# [3D code data]

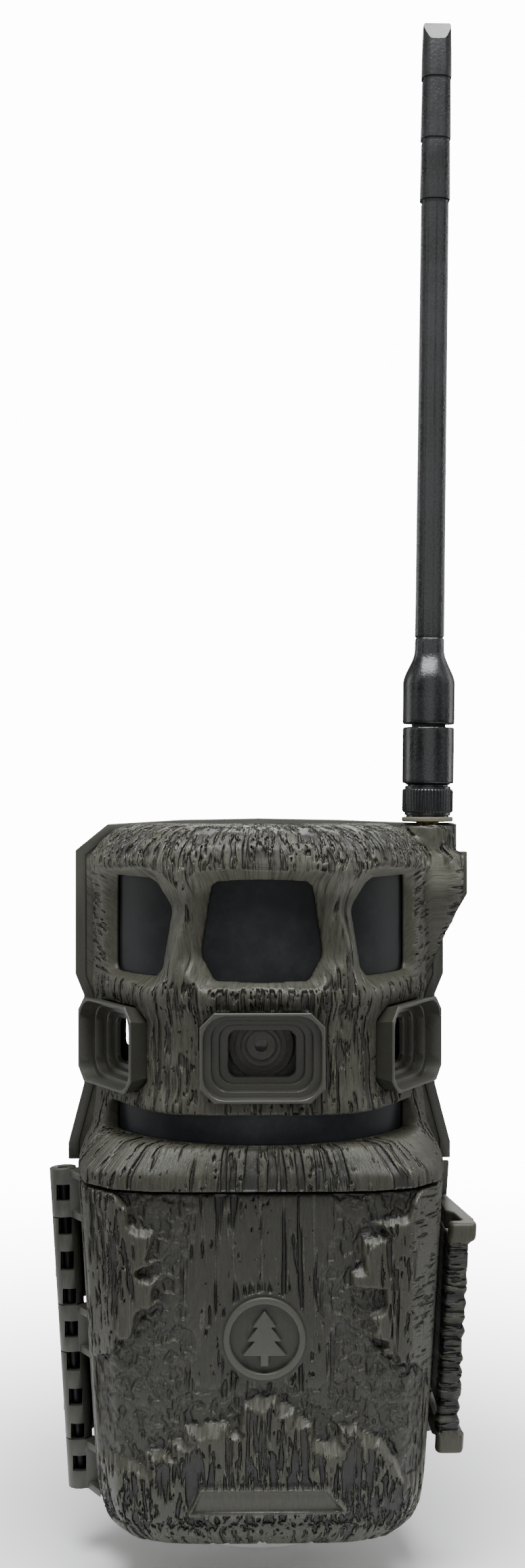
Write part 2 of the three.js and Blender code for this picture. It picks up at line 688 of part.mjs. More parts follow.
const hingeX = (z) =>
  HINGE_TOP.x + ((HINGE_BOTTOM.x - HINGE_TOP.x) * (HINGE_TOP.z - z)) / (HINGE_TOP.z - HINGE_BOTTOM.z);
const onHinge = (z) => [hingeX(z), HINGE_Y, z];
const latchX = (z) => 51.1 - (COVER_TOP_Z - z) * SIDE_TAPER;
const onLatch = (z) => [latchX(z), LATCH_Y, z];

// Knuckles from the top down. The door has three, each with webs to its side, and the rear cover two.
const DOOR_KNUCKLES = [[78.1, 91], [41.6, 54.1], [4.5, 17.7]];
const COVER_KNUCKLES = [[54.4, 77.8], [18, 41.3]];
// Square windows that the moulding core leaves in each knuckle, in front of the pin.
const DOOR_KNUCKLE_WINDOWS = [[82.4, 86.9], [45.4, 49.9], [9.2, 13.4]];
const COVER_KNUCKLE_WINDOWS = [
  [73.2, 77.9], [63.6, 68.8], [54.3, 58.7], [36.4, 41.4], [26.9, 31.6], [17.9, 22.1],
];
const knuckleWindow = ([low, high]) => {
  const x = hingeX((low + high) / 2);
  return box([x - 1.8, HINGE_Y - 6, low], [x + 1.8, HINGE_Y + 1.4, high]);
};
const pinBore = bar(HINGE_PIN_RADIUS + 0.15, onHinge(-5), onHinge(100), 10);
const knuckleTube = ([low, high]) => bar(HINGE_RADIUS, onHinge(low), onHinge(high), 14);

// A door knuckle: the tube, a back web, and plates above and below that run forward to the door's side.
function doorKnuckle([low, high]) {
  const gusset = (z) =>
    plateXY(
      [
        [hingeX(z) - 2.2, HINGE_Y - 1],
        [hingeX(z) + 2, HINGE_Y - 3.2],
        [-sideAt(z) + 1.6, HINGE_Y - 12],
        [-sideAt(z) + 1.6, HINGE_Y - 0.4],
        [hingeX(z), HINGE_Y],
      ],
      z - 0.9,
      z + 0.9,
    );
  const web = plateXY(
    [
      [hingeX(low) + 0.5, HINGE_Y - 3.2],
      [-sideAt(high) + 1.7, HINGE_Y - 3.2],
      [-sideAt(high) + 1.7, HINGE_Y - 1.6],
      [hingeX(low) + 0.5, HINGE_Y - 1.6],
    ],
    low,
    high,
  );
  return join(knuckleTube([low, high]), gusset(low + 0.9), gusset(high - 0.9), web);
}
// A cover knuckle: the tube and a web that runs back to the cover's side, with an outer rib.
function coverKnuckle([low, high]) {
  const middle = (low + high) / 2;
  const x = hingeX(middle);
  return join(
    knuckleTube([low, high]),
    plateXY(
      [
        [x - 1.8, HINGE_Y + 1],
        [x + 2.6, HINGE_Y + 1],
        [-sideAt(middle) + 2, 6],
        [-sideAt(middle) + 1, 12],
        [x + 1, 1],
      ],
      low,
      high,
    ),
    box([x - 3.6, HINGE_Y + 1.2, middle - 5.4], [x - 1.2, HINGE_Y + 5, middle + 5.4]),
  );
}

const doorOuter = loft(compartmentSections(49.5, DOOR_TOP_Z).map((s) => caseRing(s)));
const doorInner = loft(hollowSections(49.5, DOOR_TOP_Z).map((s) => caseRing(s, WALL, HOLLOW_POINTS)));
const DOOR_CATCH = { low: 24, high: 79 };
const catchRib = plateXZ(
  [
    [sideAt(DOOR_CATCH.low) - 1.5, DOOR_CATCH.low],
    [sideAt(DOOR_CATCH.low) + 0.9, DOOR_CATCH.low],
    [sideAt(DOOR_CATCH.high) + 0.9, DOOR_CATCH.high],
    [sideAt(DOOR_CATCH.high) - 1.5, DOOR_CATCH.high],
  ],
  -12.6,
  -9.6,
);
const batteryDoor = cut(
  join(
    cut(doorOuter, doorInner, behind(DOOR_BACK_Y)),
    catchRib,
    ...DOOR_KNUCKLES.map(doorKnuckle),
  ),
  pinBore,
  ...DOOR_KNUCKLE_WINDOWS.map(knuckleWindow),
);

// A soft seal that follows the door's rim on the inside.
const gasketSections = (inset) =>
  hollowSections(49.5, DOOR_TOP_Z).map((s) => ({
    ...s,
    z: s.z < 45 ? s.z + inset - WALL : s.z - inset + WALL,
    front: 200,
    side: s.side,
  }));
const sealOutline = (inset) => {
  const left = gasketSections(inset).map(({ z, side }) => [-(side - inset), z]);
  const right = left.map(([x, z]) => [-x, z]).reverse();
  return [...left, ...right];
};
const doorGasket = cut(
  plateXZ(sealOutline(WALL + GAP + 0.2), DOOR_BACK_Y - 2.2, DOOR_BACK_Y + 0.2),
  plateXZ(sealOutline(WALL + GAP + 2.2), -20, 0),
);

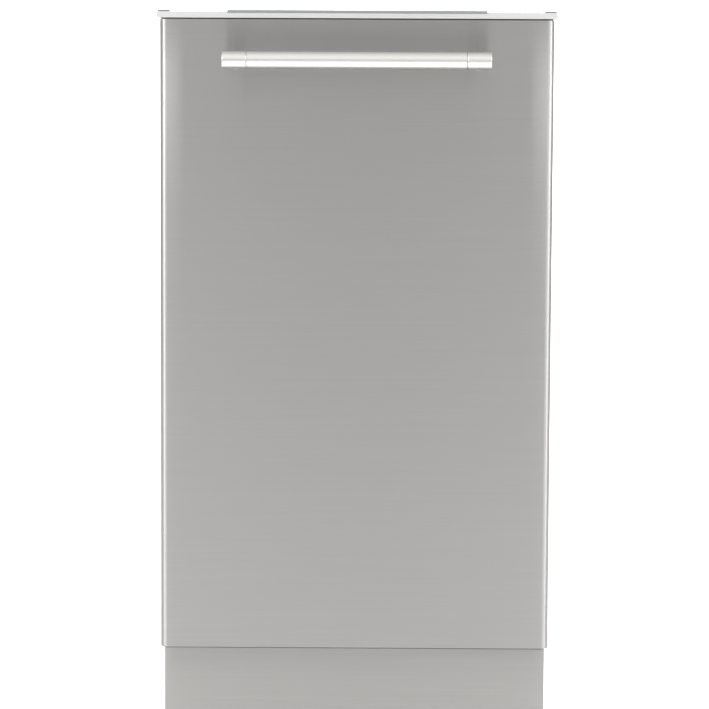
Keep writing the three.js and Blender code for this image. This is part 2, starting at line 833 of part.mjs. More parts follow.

# [WHAT IS REQUIRED]
Everything from the first line of the data through the line containing "const onLatch = (z)" should be echoed exactly. Add nothing.

# [TASK RESULT]
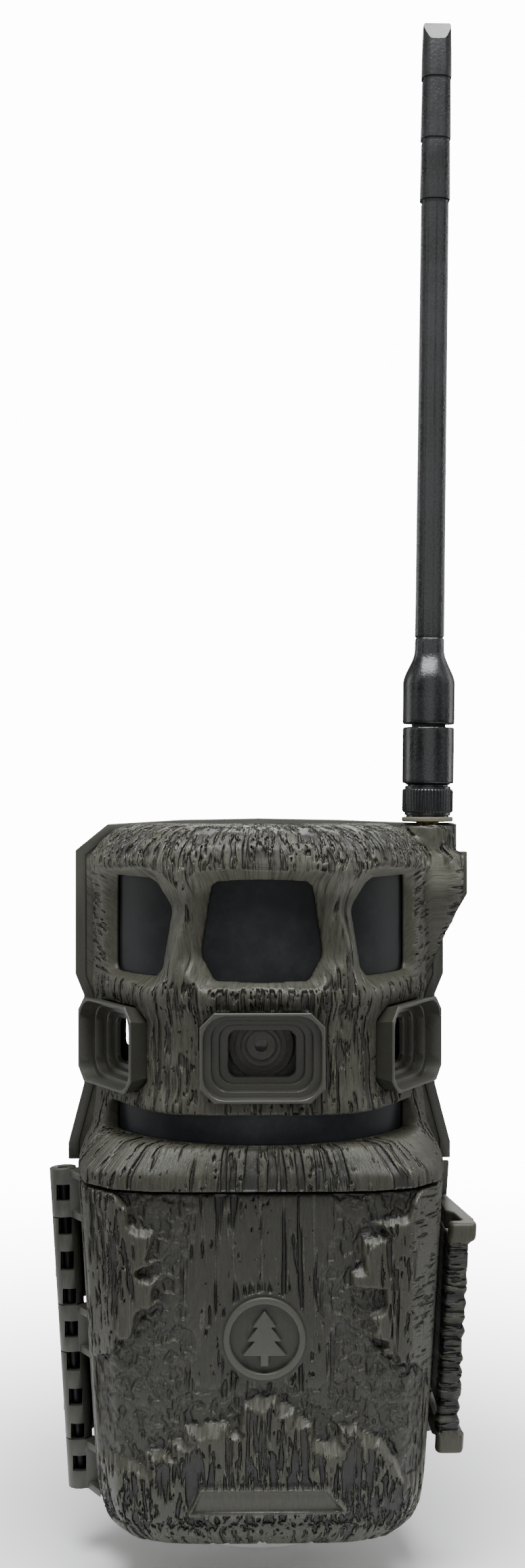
Write part 2 of the three.js and Blender code for this picture. It picks up at line 688 of part.mjs. More parts follow.
const hingeX = (z) =>
  HINGE_TOP.x + ((HINGE_BOTTOM.x - HINGE_TOP.x) * (HINGE_TOP.z - z)) / (HINGE_TOP.z - HINGE_BOTTOM.z);
const onHinge = (z) => [hingeX(z), HINGE_Y, z];
const latchX = (z) => 51.1 - (COVER_TOP_Z - z) * SIDE_TAPER;
const onLatch = (z) => [latchX(z), LATCH_Y, z];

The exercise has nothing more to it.